An active adapter, on the other hand, does not need the video card to output a special signal. It takes in native DisplayPort and converts the data itself, outputting a completely different signal on the other end. Internally, it receives and decodes the DisplayPort packets, reconstructing the video signal in a format usable by the sink device.
This distinction leads to a couple of trends. First, active adapters tend to be more expensive than passive adapters. This is a simple result of the difference in complexity between the two (see the above comparison of internal structure). Second, due to the limited number of lanes in DisplayPort and the data capable of being carried over them, it is only possible to make ‘single-link’ DVI/HDMI dongles in passive form – dual-link dongles, or those with any other video format as an output (e.g. VGA) are necessarily active. It also sheds light on an oft-lamented problem with passive adapters – that there is generally a limit of two per GPU. Usually the reason given is ‘because there are only two clock generators on the card’. Knowing now that in DP++ mode the card must generate a stable clock pair for each DVI output it is driving, this limitation makes more sense (although why more clock generators are not included is still not clear to me, nor why the otherwise reconfigurable outputs can’t be configured to output a clock at one tenth the pixel clock rate…)
I don’t have an active converter to tear down as well to show the difference, but suffice it to say that the internals will look similar but operate quite differently.

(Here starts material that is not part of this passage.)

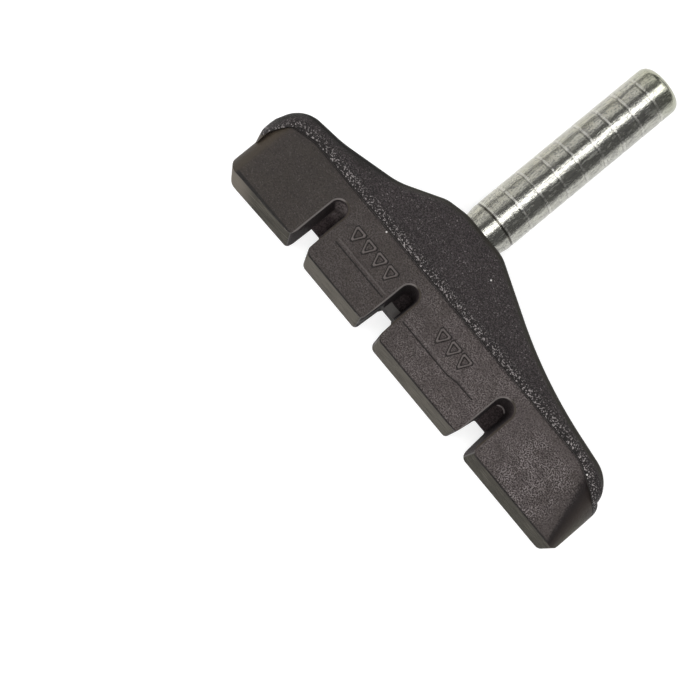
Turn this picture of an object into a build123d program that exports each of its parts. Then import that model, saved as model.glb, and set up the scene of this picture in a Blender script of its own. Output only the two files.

These are low-cost devices and typically have a high degree of integration, so they’ll still usually be realized with one main IC. As the diagram above shows, though, the internals work in very different ways.
So there you have it. Passive DisplayPort dongles contain active circuitry, but don’t do anything to the signal other than level-shift it. Active DisplayPort dongles contain different active circuitry which decodes the signal and constructs a new signal on the output. Remember that, and don’t look stupid in conversation like I did!